Di ujung jalan itu, sudah byk menunggu penumang yang lain dengan berbagai tujuan masing-masing. Cukup lama aku menunggu, sekitar ½ jam, datanglah bus jurusan Surabaya dengan nama Widji Lestari. Diatas bus, aku pilih tempat di deket jendela, biar bisa liat pemandangan yang biasanya aku lewatin malam hari saja. Tak lama kemudian datanglah kondektur, aku bayar ongkos senilai 40 ribu rupiah. Lumayan jauh juga kalo diliat dari besaran ongkos-nya, dan memang kenyataannya sangat jauhhh.

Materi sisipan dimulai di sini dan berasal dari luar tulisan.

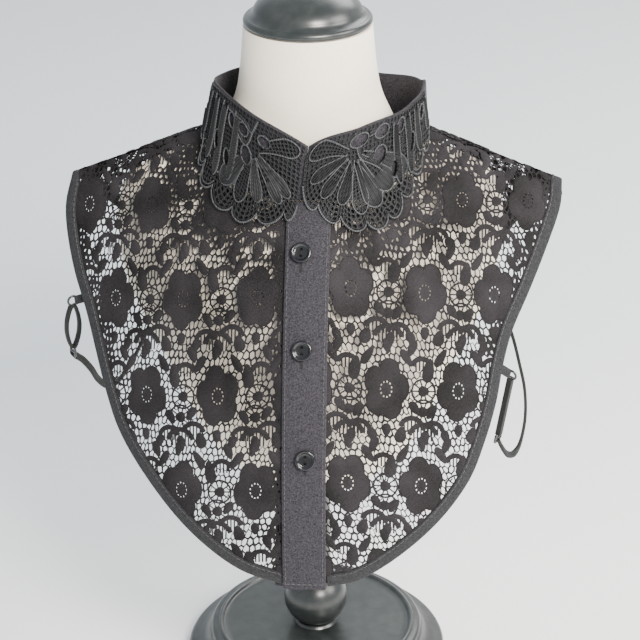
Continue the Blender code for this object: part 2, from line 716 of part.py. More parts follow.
def build_strap(side, garment):
    sign = -1.0 if side == "left" else 1.0
    ring, slider = np.array(RINGS[side]), np.array(SLIDERS[side])
    run = unit(slider - ring)
    outward = unit((sign, -0.6, 0.0))
    across = unit(np.cross(run, outward))
    outward = np.cross(across, run)

    bpy.ops.mesh.primitive_torus_add(major_segments=16, minor_segments=6, major_radius=RING_RADIUS * MM,
                                     minor_radius=RING_WIRE * MM)
    wire = bpy.context.object
    wire.name = f"strap_ring_{side}"
    wire.data.materials.append(MATERIALS["ring"])
    wire.data.shade_smooth()
    for owner in list(wire.users_collection):
        owner.objects.unlink(wire)
    PARTS.objects.link(wire)
    wire.parent = garment
    wire.location = Vector(ring) * MM
    wire.rotation_euler = Vector(across).to_track_quat("Z", "Y").to_euler()

    reach = RING_RADIUS + RING_WIRE + GAP
    root = on_wall(*TAB_ROOTS[side], -BINDING_HALF - GAP - TAB_WALL)
    facing = (root - on_wall(*TAB_ROOTS[side])) * (-sign, -1, -1)
    root = root * (sign, 1, 1)
    tip = ring + unit(root - ring) * reach
    tab = [root + (tip - root) * share for share in np.linspace(0, 1, 3)]
    loft(f"strap_tab_{side}", strap_rings(tab, facing, TAB_WIDTH, TAB_WALL), "cloth", garment)

    length = np.linalg.norm(slider - ring)
    low = length - SLIDER_HALF_HEIGHT - GAP
    spread = STRAP_SPREAD[side]
    for strand, name in ((1.0, "outer"), (-1.0, "inner")):
        points = []
        for share in np.linspace(0, 1, 9):
            along = reach + (low - reach) * share
            bow = strand * (STRAP_WALL * 0.5 + 0.2 + spread * math.sin(math.pi * share) ** 0.8)
            points.append(ring + run * along + outward * bow)
        loft(f"strap_{name}_{side}", strap_rings(points, outward, STRAP_WIDTH, STRAP_WALL), "strap", garment)

    build_slider(f"strap_slider_{side}", slider, run, outward, garment)
    route = curve_through(STRAP_ROUTES[side], 26)
    loft(f"strap_long_{side}", strap_rings(route, (sign, 0.12, 0.2), STRAP_WIDTH, STRAP_WALL), "strap", garment)


def build_slider(name, middle, run, outward, garment):
    """A flat adjuster plate with two slots and a bar between them."""
    curve = bpy.data.curves.new(name, "CURVE")
    curve.dimensions = "2D"
    curve.fill_mode = "BOTH"
    curve.extrude = 0.8 * MM
    slots = ((0.0, SLIDER_HALF_WIDTH, SLIDER_HALF_HEIGHT), (1.6, SLIDER_HALF_WIDTH - 1.2, 0.85),
             (-1.6, SLIDER_HALF_WIDTH - 1.2, 0.85))
    for high, half_width, half_height in slots:
        spline = curve.splines.new("POLY")
        corner = min(0.9, half_height * 0.6)
        outline = [(sx * (half_width - cx * corner), high + sy * (half_height - cy * corner))
                   for sx, sy, order in ((1, 1, 1), (-1, 1, 0), (-1, -1, 1), (1, -1, 0))
                   for cx, cy in (((0, 1), (1, 0)) if order else ((1, 0), (0, 1)))]
        spline.points.add(len(outline) - 1)
        for spot, (x, y) in zip(spline.points, outline):
            spot.co = (x * MM, y * MM, 0.0, 1.0)
        spline.use_cyclic_u = True
    item = bpy.data.objects.new(name, curve)
    curve.materials.append(MATERIALS["ring"])
    PARTS.objects.link(item)
    item.parent = garment
    up = -run
    turn = Matrix((np.cross(up, outward), up, outward)).transposed()
    item.matrix_local = Matrix.Translation(Vector(middle) * MM) @ turn.to_4x4()


clear_scene()
PARTS = make_collection("detachable_collar")
CUTTERS = make_collection("cutters")
MATERIALS = {name: make_material(name) for name in COLOURS}

sit = bpy.data.objects.new("garment_seat", None)
PARTS.objects.link(sit)
sit.location = (GARMENT_SHIFT * MM, 0.0, 0.0)
sit.rotation_euler = Euler((0.0, 0.0, math.radians(GARMENT_TURN)))

build_stand()
build_form()
build_fronts(sit)
build_back(sit)
build_bindings(sit)
build_band(sit)
build_lobes(sit)
build_closure(sit)
for strap_side in ("left", "right"):
    build_strap(strap_side, sit)
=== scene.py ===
"""Looks of the detachable lace collar on its limbless dress form.

Sizes are in millimetres, in the garment's own frame, and MM turns them into metres. The
garment's shape repeats the named sizes of the solids, so each piece lies where its solid is.
Left and right are as seen from the front: left is -X, and the front faces -Y.
"""

import math

import bmesh
import bpy
import numpy as np
from mathutils import Matrix, Vector


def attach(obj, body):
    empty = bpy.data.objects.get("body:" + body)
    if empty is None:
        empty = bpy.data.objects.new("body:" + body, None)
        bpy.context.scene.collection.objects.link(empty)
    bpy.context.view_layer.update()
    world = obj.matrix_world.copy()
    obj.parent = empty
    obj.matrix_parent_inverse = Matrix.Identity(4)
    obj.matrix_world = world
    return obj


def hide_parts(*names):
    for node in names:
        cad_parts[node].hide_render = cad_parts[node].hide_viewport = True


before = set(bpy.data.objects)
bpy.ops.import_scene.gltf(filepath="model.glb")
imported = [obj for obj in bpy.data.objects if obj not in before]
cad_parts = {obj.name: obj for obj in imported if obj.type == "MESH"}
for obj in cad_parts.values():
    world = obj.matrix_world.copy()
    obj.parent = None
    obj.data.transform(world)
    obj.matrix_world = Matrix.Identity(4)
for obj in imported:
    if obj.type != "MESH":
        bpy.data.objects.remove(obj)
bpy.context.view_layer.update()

MM = 0.001

# Camera, from the ellipses of the turned base and cap
CAMERA_FOCAL_PX = 2111.0
CAMERA_EYE = (0.0, -1130.0, 786.0)
CAMERA_PITCH = 25.95
CAMERA_YAW = 0.243
CAMERA_ROLL = -0.68
IMAGE_PX = 640.0
STUDIO_FRONT = -3.0
STUDIO_BACK = 1.7
STUDIO_BEND = 0.5
STUDIO_HEIGHT = 3.0
STUDIO_HALF = 3.5
WORLD_STRENGTH = 0.90
FLOOR_EDGE = 0.1
WALL_FADE = 0.35

# Shape of the garment, as in the solids
GARMENT_TURN = -4.5
GARMENT_SHIFT = 4.0
NECK_HALF_WIDTH = 63.0
NECK_FRONT = 57.0
NECK_BACK = 50.0
NECK_SIDE_HEIGHT = 357.5
SHOULDER_SLOPE = 0.378
RIDGE_EASE = 14.0
BINDING_WIDTH = 7.6
BINDING_HALF = 1.36
SHOULDER_GAP = 0.8
BAND_HEIGHT = 27.5
BAND_LEAN = 4.0
BAND_SHIFT = 2.4
BAND_WALL = 1.6
BAND_SEAT = 1.3
BAND_SLIT = 0.3
V_DROP = 20.0
V_TURN = -2.7
BAND_BACK_DROP = 3.0
LOBE_TURN = -4.5
LOBE_START = 3.0
LOBE_OUT = 3.6
FOLD_OUT = 1.8
FOLD_SLANT = 1.8
SLANT_DROP = 8.0
FOLD_RISES = ((-180.0, -3.0), (-150.0, 0.0), (-110.0, 0.0), (-65.0, 3.5), (-28.0, 0.0), (0.0, 1.0),
              (27.0, -3.7), (50.0, -4.7), (70.0, -2.0), (88.0, 1.5), (110.0, -2.5), (150.0, -5.8),
              (180.0, -3.0))
PLACKET_WIDTH = 24.0
PLACKET_WALL = 1.6
PLACKET_OUT = 1.8
PLACKET_TOP = 335.4
PLACKET_BOTTOM = 132.5
UNDER_OUT = -2.66
UNDER_SHIFT = 1.0
UNDER_SKEW = 4.2
UNDER_DROP = 1.2

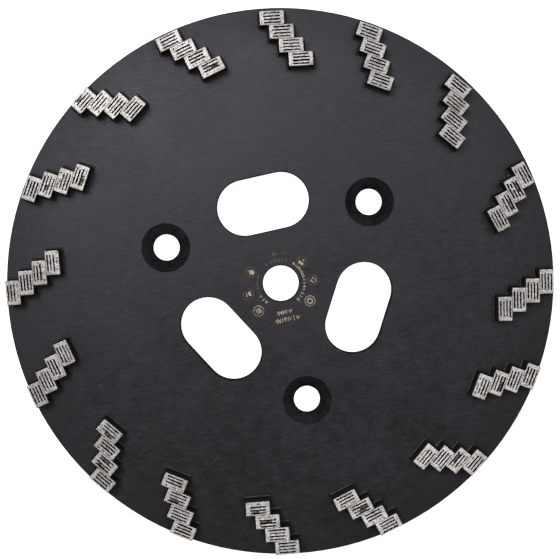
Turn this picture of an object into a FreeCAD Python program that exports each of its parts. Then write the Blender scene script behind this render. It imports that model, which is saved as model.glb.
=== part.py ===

Namun kecapekan karena perjalanan jauh ini bisa terobati dengan pemandangan yang baru dan sangat menarik. Melewati kota Demak, Kudus, Pati, Rembang, Lasem, Tuban, Babat, Lamongan, Gresik menjadi kenangan tersendiri. Selama ini aku lebih banyak perjalanan di Jawa bagian selatan. Ternyata Jawa bagian utara memiliki suasana yang agak berbeda dengan Jawa bagian selatan. Suasana pantai, kehidupan laut lebih terasa, sedangkan di selatan lebih terasa suasana gunung, pertanian, persawahan.

Sebagian besar perjalanan malah disuguhi pemandangan laut, benar-benar menarik, namun banyak kondisi jalan yang rusak parah, saat aku lewat masih diperbaiki. Klo boleh aku bandingkan suasana jalan lebih enak dan lebih hidup di jalur Solo – Surabaya daripada Semarang – Surabaya ini. Selaian kondisi yang rusak, suasana alam juga gersang.

Pemandangan yang paling menarik ketika melewati Lasem – Tuban, pas di sekitar obyek wisata “Pesujudan Sunan Bonang”. Jalannya meliuk landai, dengan angin sepoi-sepoi, namun anehnya tidak ada penjual makan, souvenir di daerah sekitar situ. Sehingga meskipun indah, namun tetap sepi.

12.30 bungurasih

Sekitar jam 12.30 sampailah di terminal Bungurasih.